A HCAC is a group primarily of volunteers who live within the catchment area of their local health centre. Representation includes women, youth, people with disabilities, hard to reach communities and also includes service providers. They were set up as a mechanism for enhancing community participation in health. We are working to support selected HCACs to improve accountability and oversight on how health services are being delivered and to offer solutions when challenges arise.
HCAC’s membership and duties at health centre level have never been formalised or approved. We are working with a local civil society organisation, the Malawi Economic Justice Network to train and mentor 11 HCACs in Rumphi, Mulanje and Mwanza districts.
One of our aims is to develop a Ministry of Health endorsed terms of reference, curriculum and training tools which can then be used by other organisations working with HCACs across Malawi.

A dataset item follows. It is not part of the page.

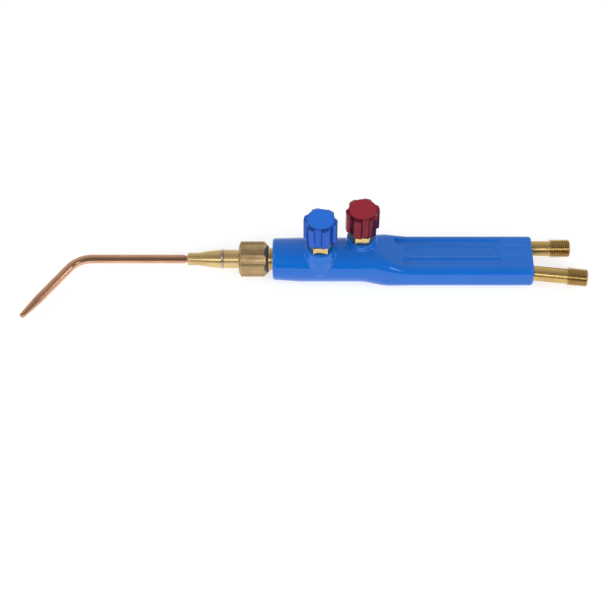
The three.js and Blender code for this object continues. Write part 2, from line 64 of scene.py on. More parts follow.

A Malawian research NGO, Research for Equity and Community Health (REACH) Trust, is also conducting an evaluation of the initiative which will help identify successful elements of the approach for scale up in other districts. This initiative is at the forefront of developing ideas on how to strengthen the District Health System and promote stronger accountability and transparency mechanisms– a key part of the Ministry of Health’s reform agenda. Our work across national, district and community levels has so far stimulated greater coordination and linkages for accountability, leading the Ministry of Health to nominate MHSP-TA as the lead partner on community initiatives to improve health service quality.